# My new friend



## tommyboy (Feb 17, 2012)

[attachment=4003][attachment=4001][attachment=4002] picked up my new friend today Feel like a kid on Christmas morning! He (look at those jowels!) is amazing.


----------



## Riplee (Feb 17, 2012)

I think it will be a very good friend~!!


----------



## tommyboy (Feb 18, 2012)

He sure will be. It was shocking how relaxed and calm he was last night. I expected him to be a little nervous or anxious. I took him out of the tub he came home in, he walked around for a while and then crawled in my lap and fell asleep.
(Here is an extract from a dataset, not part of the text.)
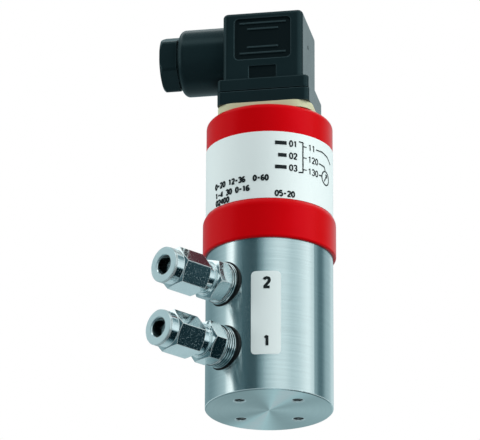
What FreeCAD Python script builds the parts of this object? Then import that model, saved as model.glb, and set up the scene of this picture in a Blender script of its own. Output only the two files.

I think I'm in love!


----------



## Bubblz Calhoun (Feb 18, 2012)

_Congrats  he's definitely on the cheekie side_


----------



## Rhetoric (Feb 18, 2012)

Awesome red!


----------



## j.sawyer48 (Feb 24, 2012)

were did u grabb him from ? hes awsome


----------



## tommyboy (Feb 24, 2012)

Picked him up off of Craigslist. Couldn't believe how nice he was in person. Had to drive down to Attleboro to check him out but it was well worth it!


----------



## j.sawyer48 (Feb 25, 2012)

his jowelz are nice and bigg


----------